Below are concrete implementations for different types of organisms extending the Organism abstract base class. Each subclass provides its own version of the eat, sleep, and reproduce methods:

class Plant(Organism):

    def eat(self):
        print("Plant is photosynthesizing.")

    def sleep(self):
        print("Plant enters a state of lower metabolic activity at night.")

    def reproduce(self):
        print("Plant releases seeds into the environment.")


class Animal(Organism):

    def eat(self):
        print("Animal is hunting for food.")

    def sleep(self):
        print("Animal is sleeping to restore energy.")

    def reproduce(self):
        print("Animal finds a mate for reproduction.")


class Bacterium(Organism):

    def eat(self):
        print("Bacterium absorbs nutrients from its surroundings.")

    def sleep(self):
        # Many bacteria do not have sleep cycles as eukaryotes do
        # But they can enter dormant states, which we'll call 'sleep' here for simplicity
        print("Bacterium enters a dormant state.")

    def reproduce(self):
        print("Bacterium reproduces via binary fission.")

With these implementations, each subclass of Organism now behaves according to its biological characteristics:

# Usage example:
plant = Plant()
animal = Animal()
bacterium = Bacterium()

plant.eat()  # Plant is photosynthesizing.
animal.sleep()  # Animal is sleeping to restore energy.
bacterium.reproduce()  # Bacterium reproduces via binary fission.

The type hints in the original Organism class ensure that any further subclasses must implement eat, sleep, and reproduce methods if they are to be instantiated.
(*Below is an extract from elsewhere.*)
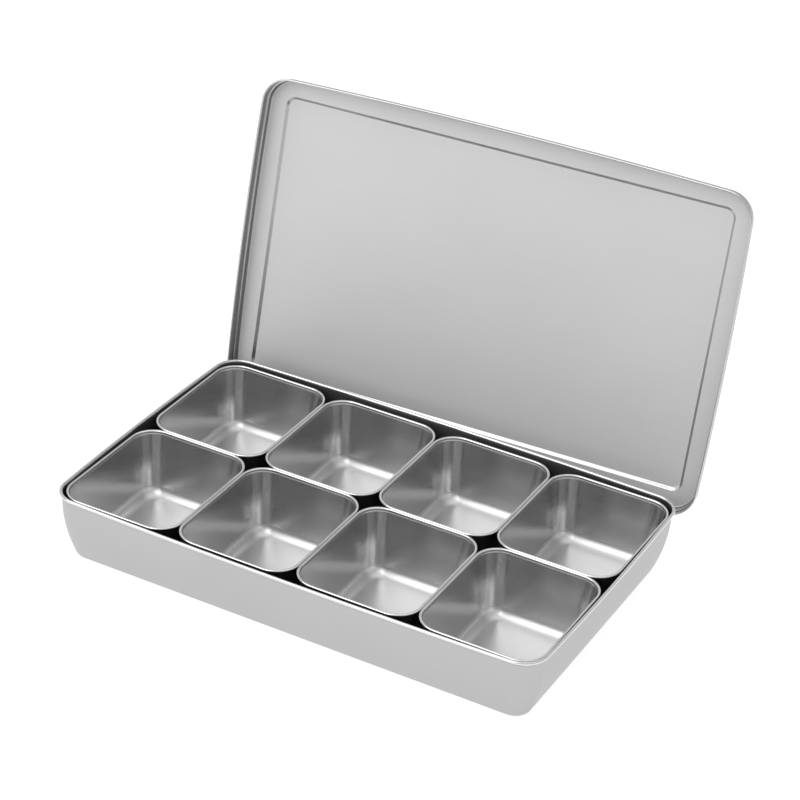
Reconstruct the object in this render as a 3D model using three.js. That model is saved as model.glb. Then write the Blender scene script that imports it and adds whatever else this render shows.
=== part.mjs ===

This enforces a consistent interface across all organism types.

The Interface segregation principle

  • Clients should not be forced to depend upon interfaces that they do not use.
  • Larger interfaces should be split into smaller ones. By doing so, we can ensure that implementing classes only need to be concerned with methods that are of interest to them.

Example

In the context of biology, let’s imagine we have various entities like “Bird”, “Fish”, and “Frog”. A simple violation of ISP would be to create a single interface which includes methods like fly, swim, and croak, and then force all implementers to define those methods even if they aren’t relevant.

Instead, we should segregate the interface into specific contracts like Flyer, Swimmer, and Croaker.

Here’s how you could apply ISP in Python:

from abc import ABC, abstractmethod

# Segregated Interfaces
class Flyer(ABC):
    @abstractmethod
    def fly(self):
        pass

class Swimmer(ABC):
    @abstractmethod
    def swim(self):
        pass

class Croaker(ABC):
    @abstractmethod
    def croak(self):
        pass

By creating the Flyer, Swimmer, and Croaker interfaces, we allow each animal to implement only the behavior it requires.

# Concrete implementations for Birds
class Bird(Flyer, Swimmer):
    def fly(self):
        return "This bird can fly."
    
    def swim(self):
        return "This bird can also swim."

# Concrete implementations for Fish
class Fish(Swimmer):
    def swim(self):
        return "This fish can swim."

# Concrete implementations for Frogs
class Frog(Swimmer, Croaker):
    def swim(self):
        return "This frog can swim."

    def croak(self):
        return "This frog can also croak."

# Using the classes
sparrow = Bird()
print(sparrow.fly())

goldfish = Fish()
print(goldfish.swim())

tree_frog = Frog()
print(tree_frog.croak())

The Bird class implements both Flyer and Swimmer, showing that it can both fly and swim without having to implement Croaker, which would not make sense for a bird. Similarly, Fish only needs to implement Swimmer and Frog implements both Swimmer and Croaker.

This follows ISP by segregating the interfaces based on functionality rather than creating one large interface that assumes all animals can perform all behaviors.